● GIVEN INSTRUCTION
All lines from the one with "body += rod_x(17, 20.5, WHEEL_Y, CASTER_R, 6.5)" through the one with "points = [vertex.co", and only those, are to be reproduced exactly, both ends included.

● INPUT DATA
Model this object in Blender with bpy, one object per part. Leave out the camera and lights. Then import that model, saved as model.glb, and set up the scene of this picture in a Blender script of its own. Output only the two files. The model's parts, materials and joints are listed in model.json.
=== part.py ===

--

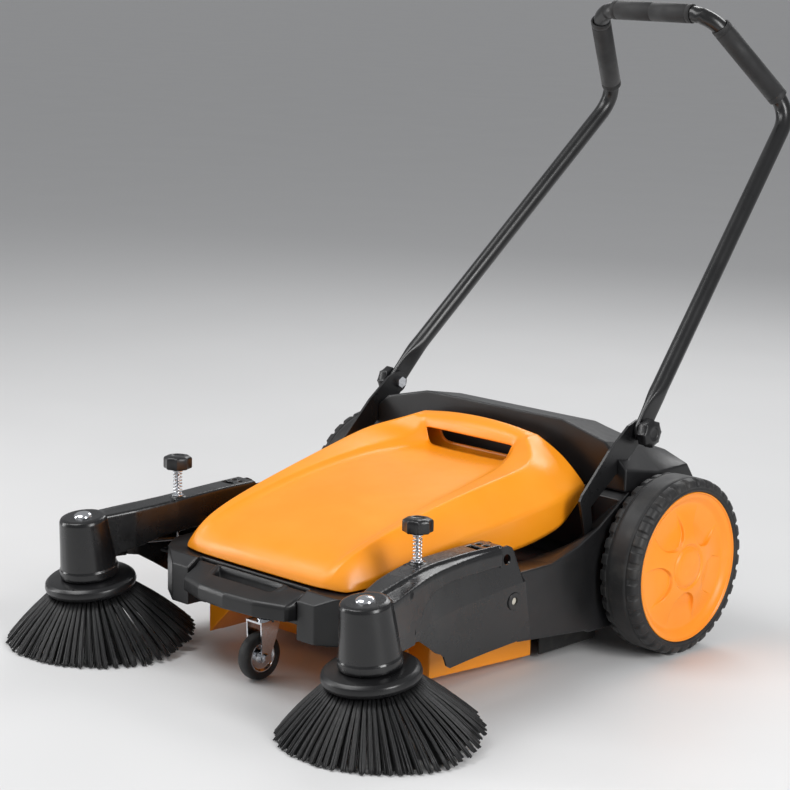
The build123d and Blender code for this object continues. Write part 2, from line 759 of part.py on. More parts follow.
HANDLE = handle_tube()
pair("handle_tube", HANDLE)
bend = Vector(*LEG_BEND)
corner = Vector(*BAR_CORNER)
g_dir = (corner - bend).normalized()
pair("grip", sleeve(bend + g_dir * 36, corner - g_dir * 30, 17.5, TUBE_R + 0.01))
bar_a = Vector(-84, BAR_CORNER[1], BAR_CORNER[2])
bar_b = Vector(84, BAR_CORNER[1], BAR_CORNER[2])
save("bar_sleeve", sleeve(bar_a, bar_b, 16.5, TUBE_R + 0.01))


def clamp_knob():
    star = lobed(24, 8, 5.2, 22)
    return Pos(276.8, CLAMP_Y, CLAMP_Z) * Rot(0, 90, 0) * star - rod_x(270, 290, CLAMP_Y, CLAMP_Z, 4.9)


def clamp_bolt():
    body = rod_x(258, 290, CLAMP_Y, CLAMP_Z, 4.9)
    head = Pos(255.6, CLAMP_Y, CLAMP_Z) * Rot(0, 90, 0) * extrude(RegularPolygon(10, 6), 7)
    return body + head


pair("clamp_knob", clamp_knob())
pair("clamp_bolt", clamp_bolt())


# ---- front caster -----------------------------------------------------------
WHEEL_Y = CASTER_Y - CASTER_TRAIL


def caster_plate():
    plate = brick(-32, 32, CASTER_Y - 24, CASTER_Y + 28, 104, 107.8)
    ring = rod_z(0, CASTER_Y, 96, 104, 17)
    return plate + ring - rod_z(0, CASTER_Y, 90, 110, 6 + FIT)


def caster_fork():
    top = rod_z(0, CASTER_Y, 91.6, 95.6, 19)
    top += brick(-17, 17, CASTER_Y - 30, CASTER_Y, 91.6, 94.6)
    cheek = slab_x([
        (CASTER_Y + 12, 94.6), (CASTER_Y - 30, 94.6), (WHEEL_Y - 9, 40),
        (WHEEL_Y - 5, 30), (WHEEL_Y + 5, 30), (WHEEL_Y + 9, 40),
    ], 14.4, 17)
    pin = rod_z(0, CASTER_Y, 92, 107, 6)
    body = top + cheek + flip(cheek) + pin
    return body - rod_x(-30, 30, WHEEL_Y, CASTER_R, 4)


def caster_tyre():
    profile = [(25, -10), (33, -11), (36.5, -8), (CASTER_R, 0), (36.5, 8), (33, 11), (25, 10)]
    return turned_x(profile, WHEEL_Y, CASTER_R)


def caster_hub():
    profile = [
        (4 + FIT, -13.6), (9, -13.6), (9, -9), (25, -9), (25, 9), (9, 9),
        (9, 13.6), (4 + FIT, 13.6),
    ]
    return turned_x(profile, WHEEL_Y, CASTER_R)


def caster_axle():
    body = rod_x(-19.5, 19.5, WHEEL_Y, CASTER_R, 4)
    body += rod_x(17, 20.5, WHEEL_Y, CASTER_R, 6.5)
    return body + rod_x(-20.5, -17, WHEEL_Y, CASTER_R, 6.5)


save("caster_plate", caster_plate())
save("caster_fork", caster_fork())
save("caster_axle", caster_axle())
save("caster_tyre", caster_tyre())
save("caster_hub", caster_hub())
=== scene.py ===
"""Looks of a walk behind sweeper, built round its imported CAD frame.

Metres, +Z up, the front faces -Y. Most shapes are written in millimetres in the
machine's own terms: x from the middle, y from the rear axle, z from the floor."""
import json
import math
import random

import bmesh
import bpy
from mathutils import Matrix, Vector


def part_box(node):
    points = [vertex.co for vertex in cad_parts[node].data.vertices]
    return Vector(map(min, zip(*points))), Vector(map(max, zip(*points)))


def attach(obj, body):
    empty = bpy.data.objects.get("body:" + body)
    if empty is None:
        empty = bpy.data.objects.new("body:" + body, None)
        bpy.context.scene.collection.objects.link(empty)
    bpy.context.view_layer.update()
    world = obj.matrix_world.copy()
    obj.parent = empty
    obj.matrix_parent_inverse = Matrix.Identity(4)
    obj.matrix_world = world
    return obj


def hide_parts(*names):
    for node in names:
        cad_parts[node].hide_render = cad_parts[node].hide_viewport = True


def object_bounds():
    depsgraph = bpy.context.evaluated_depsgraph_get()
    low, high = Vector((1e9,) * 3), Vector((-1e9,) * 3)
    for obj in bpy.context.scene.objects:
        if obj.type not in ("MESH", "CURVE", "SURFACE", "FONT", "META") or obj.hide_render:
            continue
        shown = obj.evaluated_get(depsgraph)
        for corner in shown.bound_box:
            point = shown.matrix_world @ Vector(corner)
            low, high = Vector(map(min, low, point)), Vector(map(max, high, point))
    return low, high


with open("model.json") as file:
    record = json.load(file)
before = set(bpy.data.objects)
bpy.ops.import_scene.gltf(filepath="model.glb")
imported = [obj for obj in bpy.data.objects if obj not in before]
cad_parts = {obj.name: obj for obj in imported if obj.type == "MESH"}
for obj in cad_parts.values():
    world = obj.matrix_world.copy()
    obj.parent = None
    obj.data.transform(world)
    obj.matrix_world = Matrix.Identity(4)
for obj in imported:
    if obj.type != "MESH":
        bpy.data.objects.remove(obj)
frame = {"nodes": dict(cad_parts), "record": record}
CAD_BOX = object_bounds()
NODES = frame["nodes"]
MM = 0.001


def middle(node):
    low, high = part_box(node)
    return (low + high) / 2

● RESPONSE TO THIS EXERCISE
    body += rod_x(17, 20.5, WHEEL_Y, CASTER_R, 6.5)
    return body + rod_x(-20.5, -17, WHEEL_Y, CASTER_R, 6.5)


save("caster_plate", caster_plate())
save("caster_fork", caster_fork())
save("caster_axle", caster_axle())
save("caster_tyre", caster_tyre())
save("caster_hub", caster_hub())
=== scene.py ===
"""Looks of a walk behind sweeper, built round its imported CAD frame.

Metres, +Z up, the front faces -Y. Most shapes are written in millimetres in the
machine's own terms: x from the middle, y from the rear axle, z from the floor."""
import json
import math
import random

import bmesh
import bpy
from mathutils import Matrix, Vector


def part_box(node):
    points = [vertex.co for vertex in cad_parts[node].data.vertices]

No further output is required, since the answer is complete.